▸ GIVEN REQUEST
Search the data for the word "origin" and copy every line that contains it.

▸ RECORDS PROVIDED
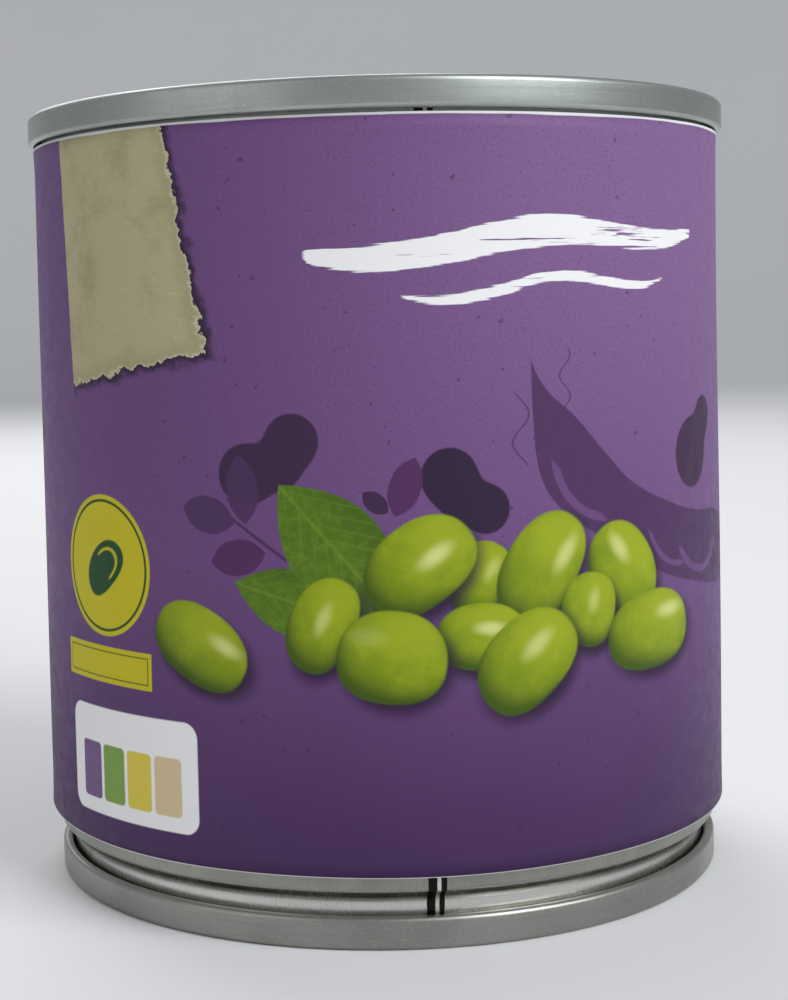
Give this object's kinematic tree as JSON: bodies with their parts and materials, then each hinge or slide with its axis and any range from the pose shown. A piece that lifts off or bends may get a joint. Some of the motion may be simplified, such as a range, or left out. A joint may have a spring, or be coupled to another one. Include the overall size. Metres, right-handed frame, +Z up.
{
  "type": "food can",
  "caption": "Round tinplate food can with a ring-pull lid, a necked stackable foot and a printed paper label, sealed and full.",
  "frame": {"origin": "middle of the ring that the can stands on, at floor level", "axes": "+Z up along the can's axis; -Y is the front of the label; the ring pull's nose points to -Y"},
  "size_m": [0.076, 0.076, 0.082],
  "materials": {
    "tinplate": "bright tin with a clear lacquer",
    "end_plate": "satin lacquered tin-free steel",
    "pull_metal": "bright rolled steel strip",
    "compound": "matt rubber lining",
    "paper": "printed and varnished label paper",
    "glue": "dried hot-melt glue",
    "beans": "cooked green soya beans in brine"
  },
  "bodies": {
    "can": {"can_body": "tinplate", "top_end": "end_plate", "bottom_end": "end_plate", "top_seam_compound": "compound", "bottom_seam_compound": "compound", "ring_tongue": "pull_metal", "paper_label": "paper", "label_lap_glue": "glue", "label_start_glue": "glue", "beans_in_brine": "beans"},
    "lifting_ring": {"pull_ring": "pull_metal"}
  },
  "joints": [
    {"name": "pull_ring_lift", "type": "hinge", "parent": "can", "child": "lifting_ring", "pos_m": [0, -0.0296, 0.0788], "axis": [1, 0, 0], "range_deg": [0, 25]}
  ]
}
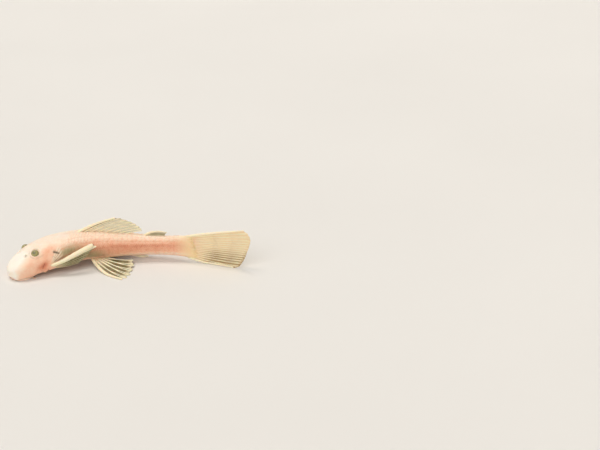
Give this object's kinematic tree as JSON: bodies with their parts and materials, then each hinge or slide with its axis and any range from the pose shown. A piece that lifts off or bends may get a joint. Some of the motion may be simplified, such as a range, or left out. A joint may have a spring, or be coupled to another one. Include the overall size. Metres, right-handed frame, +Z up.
{
  "type": "bristlenose pleco model, a life-size still figure of an armoured sucker-mouthed catfish",
  "caption": "Life-size pale bristlenose pleco resting on its mouth disc and pelvic fins, body gently curved, pectoral fins folded and dorsal fin half raised",
  "frame": {"origin": "On the floor under the rear lip of the mouth disc, in the middle of the fish's width there", "axes": "+X toward the tail fin, along the fish's longest side; +Y toward the fish's right side; +Z up, the floor at z = 0"},
  "size_m": [0.1151, 0.0448, 0.0217],
  "materials": {
    "skin": "moist cream-white skin over bony plates, peach on the flank",
    "lip": "soft pink moist lip",
    "iris": "glossy wet eye",
    "fin": "thin membrane between pale cream rays"
  },
  "bodies": {
    "root": {"head": "skin", "trunk": "skin", "tail": "skin", "oral_disc": "lip", "eye_left": "iris", "eye_right": "iris", "dorsal_fin": "fin", "adipose_fin": "fin", "anal_fin": "fin", "caudal_fin": "fin", "pectoral_fin_left": "fin", "pelvic_fin_left": "fin", "pectoral_fin_right": "fin", "pelvic_fin_right": "fin"}
  },
  "joints": []
}
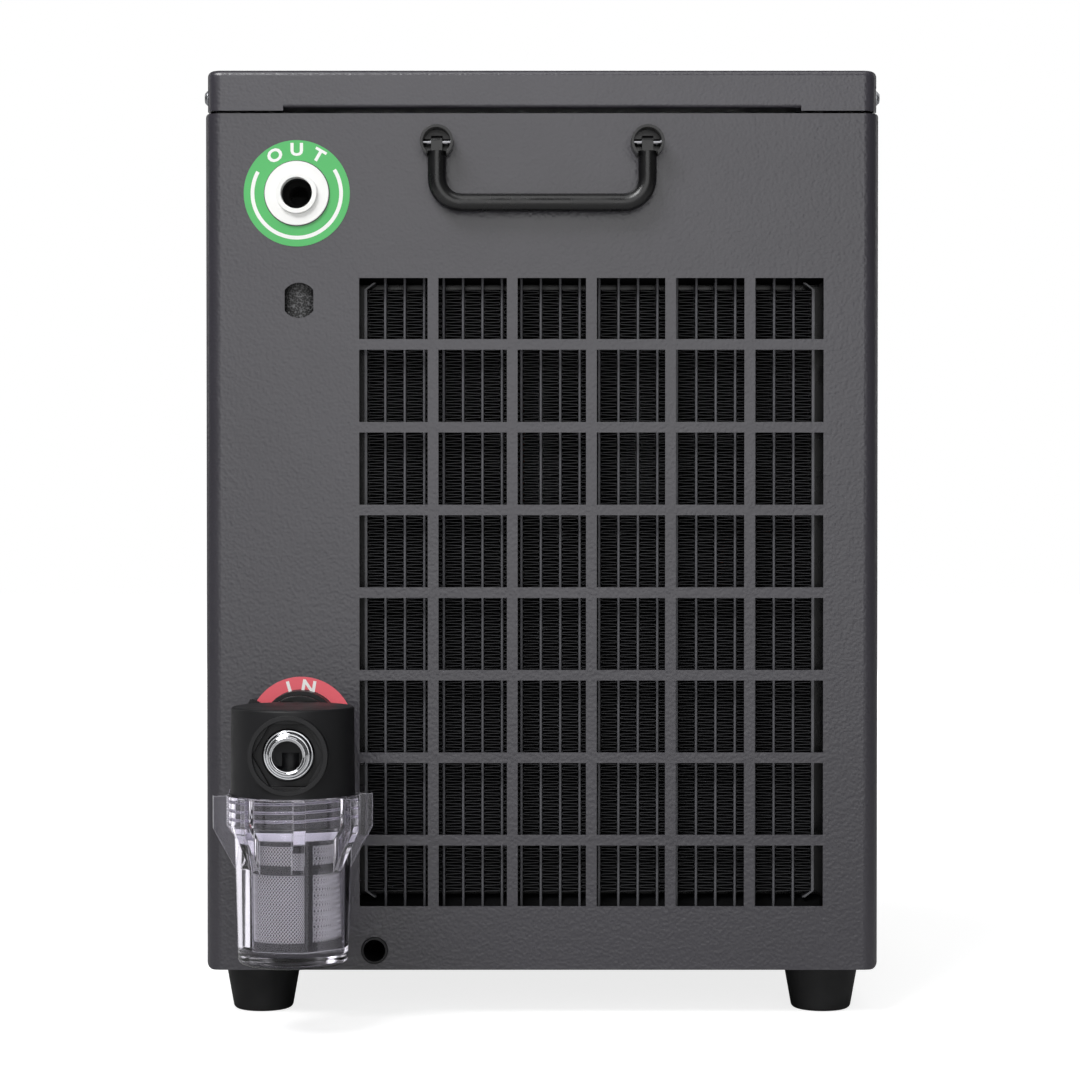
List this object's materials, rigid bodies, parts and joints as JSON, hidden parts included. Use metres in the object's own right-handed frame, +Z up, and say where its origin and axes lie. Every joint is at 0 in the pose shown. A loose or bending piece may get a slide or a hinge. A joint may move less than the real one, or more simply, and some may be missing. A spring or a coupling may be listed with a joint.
{
  "type": "ice bath chiller",
  "caption": "Free-standing water chiller: grey sheet steel cabinet, front grille over a condenser, clear bowl filter, drop handles.",
  "frame": {"origin": "middle of the floor area that the whole chiller covers, at the bottom of the feet", "axes": "+Z up, the face with the grille and the filter towards -Y, +X to the right seen from that side"},
  "size_m": [0.3434, 0.5217, 0.478],
  "materials": {
    "panel_paint": "fine textured powder coat, dark grey",
    "lid_paint": "fine textured powder coat, dark grey",
    "zinc_steel": "zinc plated",
    "foot_rubber": "moulded, matt",
    "handle_plastic": "black moulded nylon",
    "white_plastic": "white moulded",
    "outlet_label": "printed green vinyl",
    "inlet_label": "printed red vinyl",
    "black_plastic": "black moulded, satin",
    "chrome": "polished",
    "clear_plastic": "clear moulded acrylic",
    "seal_silicone": "white silicone",
    "mesh_steel": "woven wire",
    "black_tube": "black hose",
    "jacket_foam": "closed cell foam",
    "aluminium": "brazed, plain",
    "galvanised": "galvanised sheet",
    "black_steel": "black enamel",
    "copper": "copper tube, plain",
    "dark_display": "smoked window",
    "brass_pin": "plain"
  },
  "bodies": {
    "cabinet": {"front_panel": "panel_paint", "rear_panel": "panel_paint", "left_side_panel": "panel_paint", "right_side_panel": "panel_paint", "base_pan": "galvanised", "lid": "lid_paint", "lid_screws": "zinc_steel", "foot_front_left": "foot_rubber", "foot_front_right": "foot_rubber", "foot_rear_left": "foot_rubber", "foot_rear_right": "foot_rubber", "foot_screws": "zinc_steel", "front_handle_hubs": "handle_plastic", "rear_handle_hubs": "handle_plastic", "handle_pins": "zinc_steel", "outlet_fitting": "white_plastic", "outlet_nut": "white_plastic", "outlet_label": "outlet_label", "inlet_fitting": "black_plastic", "inlet_collar": "black_plastic", "inlet_nut": "black_plastic", "inlet_label": "inlet_label", "drain_sleeve": "black_plastic", "drain_tube": "black_tube", "filter_head": "black_plastic", "filter_connector": "chrome", "condenser_core": "aluminium", "condenser_fins": "aluminium", "fan_shroud": "black_steel", "fan_motor_bracket": "galvanised", "fan_motor": "black_steel", "compressor": "black_steel", "compressor_grommets": "foot_rubber", "evaporator_barrel": "white_plastic", "evaporator_jacket": "jacket_foam", "pump": "black_plastic", "outlet_hose": "black_tube", "outlet_foam": "jacket_foam", "suction_hose": "black_tube", "feed_hose": "black_tube", "discharge_pipe": "copper", "suction_pipe": "copper", "liquid_line": "copper", "control_bezel": "black_plastic", "control_display": "dark_display", "control_box": "black_plastic", "power_inlet": "black_plastic", "power_pins": "brass_pin"},
    "front_handle": {"front_handle_bar": "handle_plastic"},
    "rear_handle": {"rear_handle_bar": "handle_plastic"},
    "fan": {"fan_blades": "black_plastic"},
    "filter_cartridge": {"filter_seal": "seal_silicone", "strainer_frame": "black_plastic", "strainer_mesh": "mesh_steel"},
    "bowl": {"filter_bowl": "clear_plastic"},
    "power_key": {"power_button": "black_plastic"},
    "down_key": {"down_button": "black_plastic"},
    "up_key": {"up_button": "black_plastic"},
    "rocker": {"power_rocker": "black_plastic"}
  },
  "joints": [
    {"name": "front_handle_swing", "type": "hinge", "parent": "cabinet", "child": "front_handle", "pos_m": [0, -0.1811, 0.4405], "axis": [-1, 0, 0], "range_deg": [0, 90]},
    {"name": "rear_handle_swing", "type": "hinge", "parent": "cabinet", "child": "rear_handle", "pos_m": [0, 0.2549, 0.4405], "axis": [1, 0, 0], "range_deg": [0, 90]},
    {"name": "fan_spin", "type": "hinge", "parent": "cabinet", "child": "fan", "pos_m": [0.02475, -0.1131, 0.214], "axis": [0, 1, 0], "continuous": true},
    {"name": "bowl_drop", "type": "slide", "parent": "cabinet", "child": "filter_cartridge", "axis": [0, 0, -1], "range_m": [0, 0.0126]},
    {"name": "bowl_turn", "type": "hinge", "parent": "filter_cartridge", "child": "bowl", "pos_m": [-0.1216, -0.2221, 0.08], "axis": [0, 0, -1], "range_deg": [0, 1080]},
    {"name": "power_key_press", "type": "slide", "parent": "cabinet", "child": "power_key", "axis": [0, -1, 0], "range_m": [0, 0.0009], "stiffness_N_per_m": 400, "springref_m": -0.001},
    {"name": "down_key_press", "type": "slide", "parent": "cabinet", "child": "down_key", "axis": [0, -1, 0], "range_m": [0, 0.0009], "stiffness_N_per_m": 400, "springref_m": -0.001},
    {"name": "up_key_press", "type": "slide", "parent": "cabinet", "child": "up_key", "axis": [0, -1, 0], "range_m": [0, 0.0009], "stiffness_N_per_m": 400, "springref_m": -0.001},
    {"name": "rocker_tilt", "type": "hinge", "parent": "cabinet", "child": "rocker", "pos_m": [-0.12, 0.2484, 0.106], "axis": [1, 0, 0], "range_deg": [-8, 8]}
  ],
  "couplings": [
    {"joint": "bowl_drop", "follows": "bowl_turn", "m_per_rad": 0.00066845}
  ]
}
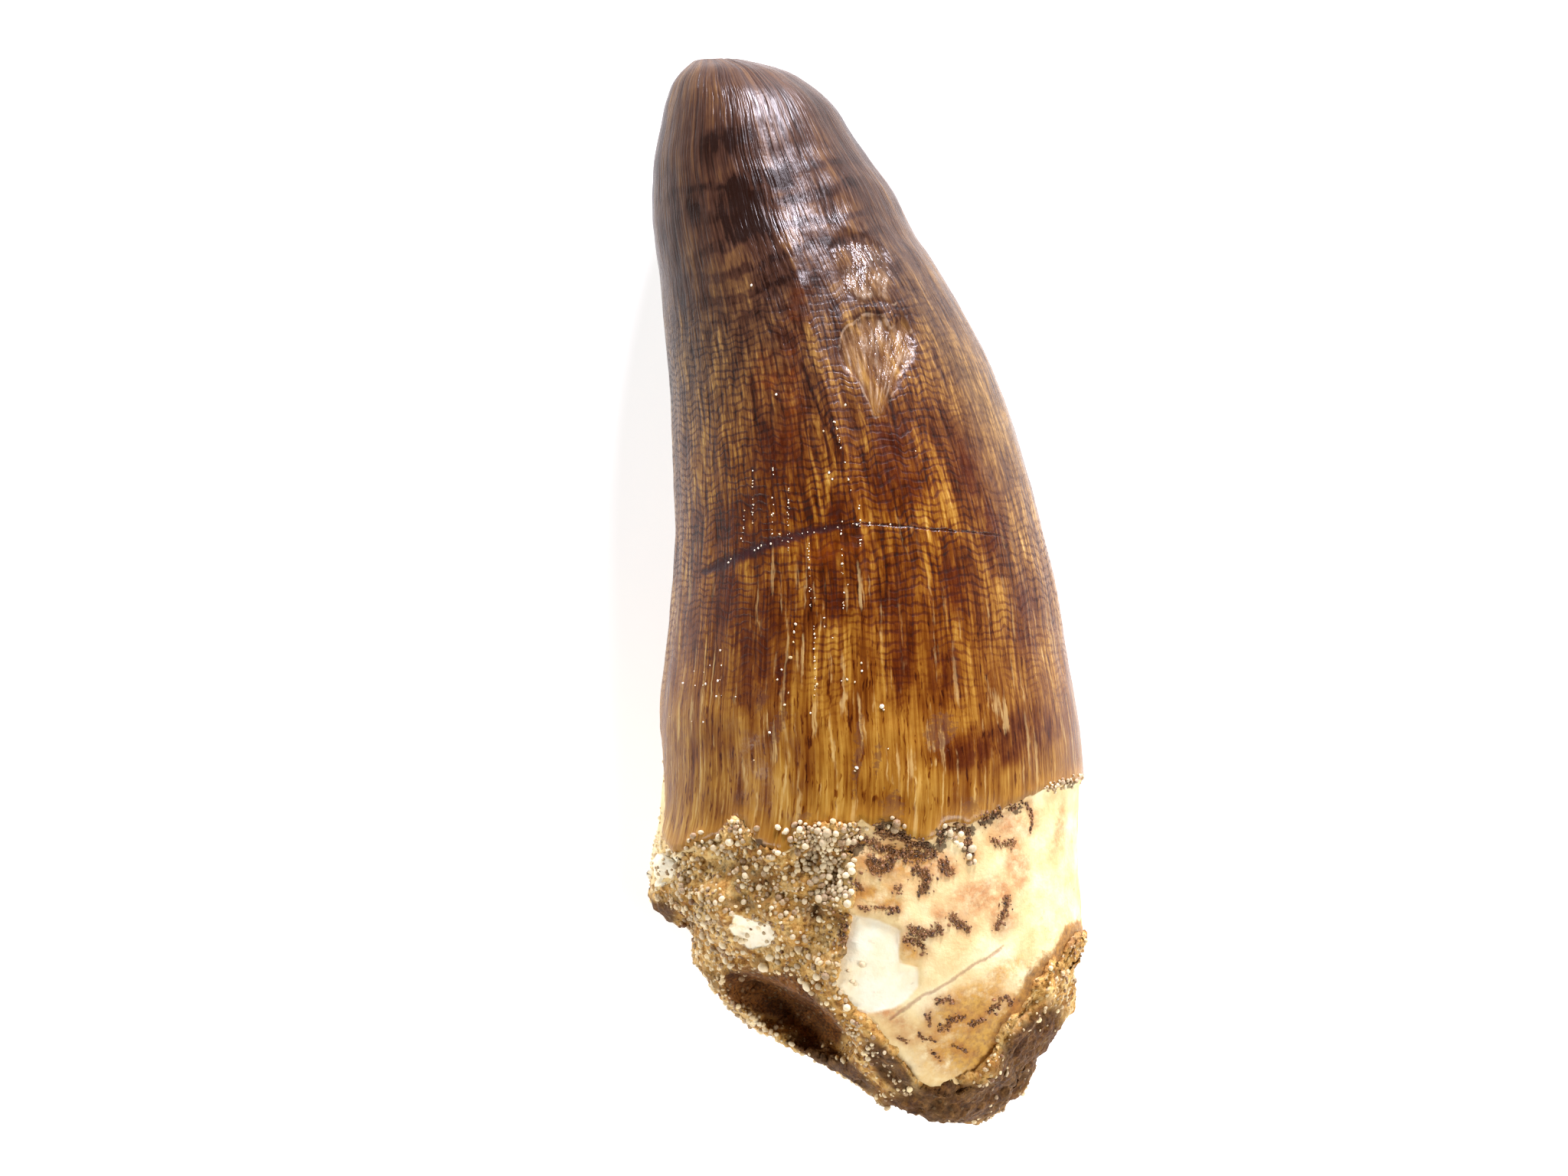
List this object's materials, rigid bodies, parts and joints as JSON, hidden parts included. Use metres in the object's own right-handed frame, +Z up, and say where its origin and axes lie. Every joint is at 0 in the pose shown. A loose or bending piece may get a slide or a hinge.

▸ CORRECT ANSWER
  "frame": {"origin": "middle of the ring that the can stands on, at floor level", "axes": "+Z up along the can's axis; -Y is the front of the label; the ring pull's nose points to -Y"},
  "frame": {"origin": "On the floor under the rear lip of the mouth disc, in the middle of the fish's width there", "axes": "+X toward the tail fin, along the fish's longest side; +Y toward the fish's right side; +Z up, the floor at z = 0"},
List this object's materials, rigid bodies, parts and joints as JSON, hidden parts included. Use metres in the object's own right-handed frame, +Z up, and say where its origin and axes lie. Every joint is at 0 in the pose shown. A loose or bending piece may get a slide or a hinge. A joint may move less than the real one, or more simply, and some may be missing. A spring or a coupling may be listed with a joint.
  "frame": {"origin": "middle of the floor area that the whole chiller covers, at the bottom of the feet", "axes": "+Z up, the face with the grille and the filter towards -Y, +X to the right seen from that side"},
List this object's materials, rigid bodies, parts and joints as JSON, hidden parts included. Use metres in the object's own right-handed frame, +Z up, and say where its origin and axes lie. Every joint is at 0 in the pose shown. A loose or bending piece may get a slide or a hinge.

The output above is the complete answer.